For Motorola, the benefits are differentiation and access to customers who prioritize security and privacy. It also positions the company favorably in procurement processes that evaluate device integrity and vendor support for secure platforms.

For GrapheneOS, partnering with a device maker reduces the friction of hardware dependency and opens the door to a more sustainable maintenance model. Official device support could accelerate adoption among organizations that previously avoided community-built firmware.

But there are also potential tensions: GrapheneOS's strict hardening goals may clash with a vendor's commercial priorities (e.g., preinstalled apps, carrier customizations).

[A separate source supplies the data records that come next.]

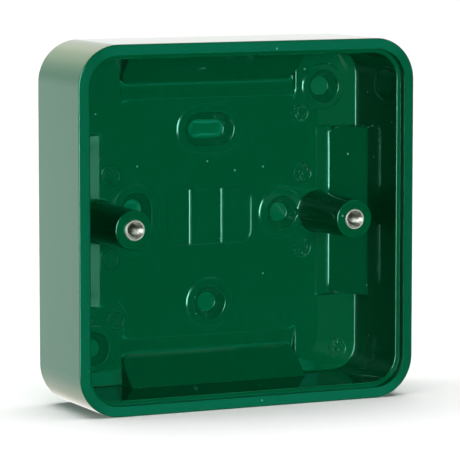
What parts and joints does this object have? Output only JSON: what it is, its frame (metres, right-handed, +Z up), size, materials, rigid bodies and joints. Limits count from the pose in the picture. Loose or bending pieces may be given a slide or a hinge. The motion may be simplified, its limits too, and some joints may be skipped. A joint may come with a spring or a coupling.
{
  "type": "manual call point surface back box",
  "caption": "Square open-fronted surface back box for a manual call point, with screw pillars, threaded inserts, closed wall fixings and cable-entry ramps.",
  "frame": {"origin": "centre of the rear face, which lies against the wall", "axes": "+Y into the wall, so the open front faces -Y; +Z up when mounted; +X to the right for a person facing the box"},
  "size_m": [0.091, 0.027, 0.091],
  "materials": {
    "green_plastic": "injection-moulded, high gloss",
    "nickel": "nickel-plated brass"
  },
  "bodies": {
    "root": {"back_box": "green_plastic", "threaded_insert_left": "nickel", "threaded_insert_right": "nickel"}
  },
  "joints": []
}
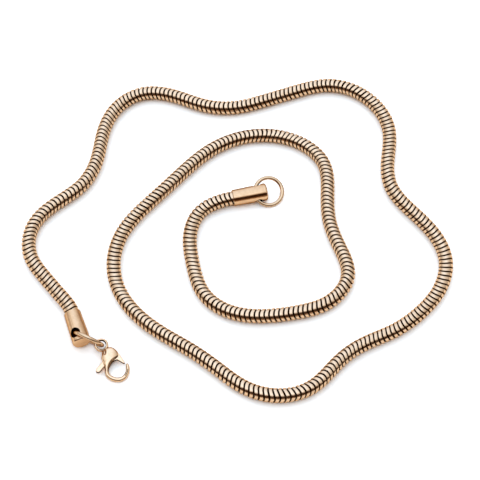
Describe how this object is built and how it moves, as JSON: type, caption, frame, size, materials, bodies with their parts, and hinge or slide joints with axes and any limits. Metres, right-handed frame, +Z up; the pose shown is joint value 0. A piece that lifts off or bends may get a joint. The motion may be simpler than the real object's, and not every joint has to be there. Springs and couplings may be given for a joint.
{
  "type": "round snake chain necklace",
  "caption": "Round snake chain necklace lying open in an inward spiral, with tubular end caps, jump rings and a lobster clasp.",
  "frame": {"origin": "on the surface that the necklace lies on, under the middle of its bounding box", "axes": "+Z up from the surface, +X along the longer side of the spiral, +Y to the far side of the picture"},
  "size_m": [0.1202, 0.1046, 0.0086],
  "materials": {
    "chain_metal": "polished champagne gold plating on steel",
    "cap_metal": "polished champagne gold plating on steel",
    "ring_metal": "polished champagne gold plating on steel",
    "clasp_metal": "polished champagne gold plating on steel"
  },
  "bodies": {
    "necklace": {"chain": "chain_metal", "end_cap_clasp": "cap_metal", "end_cap_ring": "cap_metal", "jump_ring_clasp": "ring_metal", "jump_ring_end": "ring_metal", "clasp_body": "clasp_metal", "clasp_pin": "clasp_metal"},
    "lever": {"clasp_lever": "clasp_metal"}
  },
  "joints": [
    {"name": "lever_hinge", "type": "hinge", "parent": "necklace", "child": "lever", "pos_m": [-0.03433, -0.03969, 0.00154], "axis": [-0.0529, 0.1309, -0.99], "range_deg": [0, 26], "stiffness_Nm_per_rad": 0.005, "springref_deg": -17.19}
  ]
}
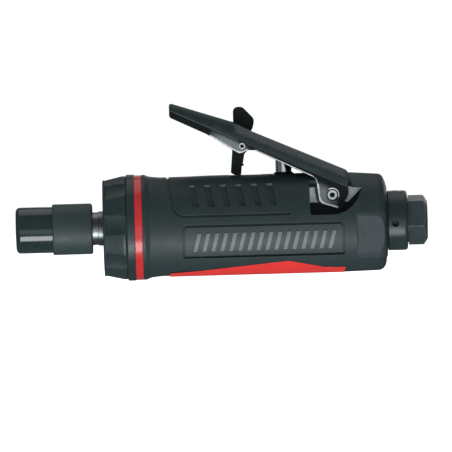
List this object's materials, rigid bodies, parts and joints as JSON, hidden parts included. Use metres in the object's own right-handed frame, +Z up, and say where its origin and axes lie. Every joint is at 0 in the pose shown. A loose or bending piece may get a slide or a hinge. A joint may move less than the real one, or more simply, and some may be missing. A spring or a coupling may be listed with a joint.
{
  "type": "air die grinder",
  "caption": "Straight air die grinder with a collet nut, ringed rubber grip, lever throttle with a lock-off tab, turning exhaust collar and hexagonal air inlet.",
  "frame": {"origin": "on the spindle axis at the mouth of the collet", "axes": "+X along the spindle towards the air inlet, +Z up towards the throttle lever, +Y to the far side"},
  "size_m": [0.1652, 0.0426, 0.0705],
  "materials": {
    "black_steel": "gloss",
    "sleeve_rubber": "matte",
    "bright_steel": "satin",
    "spring_steel": "bright",
    "vane_fibre": "matte",
    "cap_composite": "satin",
    "red_plastic": "satin",
    "grip_rubber": "matte",
    "plate_plastic": "matte",
    "alloy": "cast",
    "iron": "machined",
    "lever_paint": "worn satin",
    "lock_plastic": "matte",
    "brass": "machined",
    "seal_rubber": "matte",
    "inlet_steel": "satin",
    "felt": "matte"
  },
  "bodies": {
    "housing": {"motor_housing": "alloy", "grip_sleeve": "grip_rubber", "grip_insert": "red_plastic", "nameplate_left": "plate_plastic", "nameplate_right": "plate_plastic", "front_cap": "cap_composite", "front_seal": "seal_rubber", "lock_ring": "cap_composite", "red_ring": "red_plastic", "front_end_plate": "alloy", "cylinder": "iron", "cylinder_pin": "bright_steel", "rear_end_plate": "alloy", "front_bearing_outer": "bright_steel", "rear_bearing_outer": "bright_steel", "wave_washer": "spring_steel", "lever_pin": "bright_steel", "valve_bushing": "brass", "stem_seal": "seal_rubber", "valve_seat": "brass", "valve_spring": "spring_steel", "inlet_bushing": "inlet_steel", "inlet_screen": "bright_steel", "inlet_seal": "seal_rubber", "deflector_seal": "seal_rubber", "silencer": "felt"},
    "spindle": {"spindle": "bright_steel", "rotor": "bright_steel", "rotor_spacer": "bright_steel", "rotor_blade_1": "vane_fibre", "rotor_blade_2": "vane_fibre", "rotor_blade_3": "vane_fibre", "rotor_blade_4": "vane_fibre", "rotor_blade_5": "vane_fibre", "front_bearing_inner": "bright_steel", "rear_bearing_inner": "bright_steel"},
    "front_cage": {"front_bearing_balls": "bright_steel", "front_bearing_cage": "brass"},
    "rear_cage": {"rear_bearing_balls": "bright_steel", "rear_bearing_cage": "brass"},
    "collet": {"collet": "bright_steel"},
    "collet_nut": {"collet_nut": "black_steel", "nut_sleeve": "sleeve_rubber"},
    "throttle": {"throttle_lever": "lever_paint", "lock_pin": "bright_steel", "lock_spring": "spring_steel"},
    "lock": {"lock_lever": "lock_plastic"},
    "valve": {"valve_stem": "bright_steel", "valve_poppet": "seal_rubber"},
    "deflector": {"exhaust_deflector": "cap_composite"}
  },
  "joints": [
    {"name": "spindle_spin", "type": "hinge", "parent": "housing", "child": "spindle", "pos_m": [0, 0, 0], "axis": [1, 0, 0], "continuous": true},
    {"name": "front_cage_spin", "type": "hinge", "parent": "housing", "child": "front_cage", "pos_m": [0, 0, 0], "axis": [1, 0, 0], "continuous": true},
    {"name": "rear_cage_spin", "type": "hinge", "parent": "housing", "child": "rear_cage", "pos_m": [0, 0, 0], "axis": [1, 0, 0], "continuous": true},
    {"name": "collet_slide", "type": "slide", "parent": "spindle", "child": "collet", "axis": [-1, 0, 0], "range_m": [0, 0.002]},
    {"name": "nut_turn", "type": "hinge", "parent": "collet", "child": "collet_nut", "pos_m": [0, 0, 0], "axis": [-1, 0, 0], "range_deg": [0, 721]},
    {"name": "throttle_press", "type": "hinge", "parent": "housing", "child": "throttle", "pos_m": [0.1272, 0, 0.0109], "axis": [0, -1, 0], "range_deg": [0, 6], "stiffness_Nm_per_rad": 4, "springref_deg": -5.73},
    {"name": "safety_turn", "type": "hinge", "parent": "throttle", "child": "lock", "pos_m": [0.0916, 0, 0.0314], "axis": [0, -1, 0], "range_deg": [0, 79]},
    {"name": "valve_slide", "type": "slide", "parent": "housing", "child": "valve", "axis": [0, 0, -1], "range_m": [0, 0.0027], "deforming": ["valve_spring"]},
    {"name": "deflector_turn", "type": "hinge", "parent": "housing", "child": "deflector", "pos_m": [0.152, 0, 0], "axis": [1, 0, 0], "continuous": true}
  ],
  "couplings": [
    {"joint": "front_cage_spin", "follows": "spindle_spin", "ratio": 0.39},
    {"joint": "rear_cage_spin", "follows": "spindle_spin", "ratio": 0.38},
    {"joint": "nut_turn", "follows": "collet_slide", "rad_per_m": 6283.2},
    {"joint": "safety_turn", "follows": "throttle_press", "ratio": 13},
    {"joint": "valve_slide", "follows": "throttle_press", "m_per_rad": 0.0248}
  ]
}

The partnership’s success depends on clear boundaries around what gets added to devices and how updates are managed.

Three implications for the next five years

  1. Increased vendor support for privacy-first OSes could push mainstream Android vendors to standardize low-level interfaces (attestation, keystore access, verified boot) to make alternative ROMs easier to support.
  2. A factory-backed GrapheneOS option will likely encourage enterprises and regulated industries to consider open-source mobile OS deployments, spawning new MDM features and support services tailored to hardened Android builds.
  3. Google may respond by simplifying compatibility tools for privacy-friendly deployments or tightening integration pathways that balance Play Services functionality with user choice and privacy.

What to do now

If your organization or product roadmap depends on hardened, de-Googled devices, treat 2027 as the earliest practical delivery date from Motorola. Begin testing on current GrapheneOS-supported Pixel devices, update your app to reduce Play Services dependencies, and engage legal/procurement teams early if you plan enterprise purchases.

For individual users: stay informed and weigh the trade-offs between convenience and privacy. When Motorola ships compatible devices, the installation path should be safer and more user-friendly — but expect early models to target specific market segments rather than replace mainstream flagship offerings.

This partnership is an inflection point: it doesn't instantly mainstream privacy-first phones, but it sets in motion engineering and product decisions that could make secure, open-source mobile platforms a viable option beyond enthusiasts and researchers.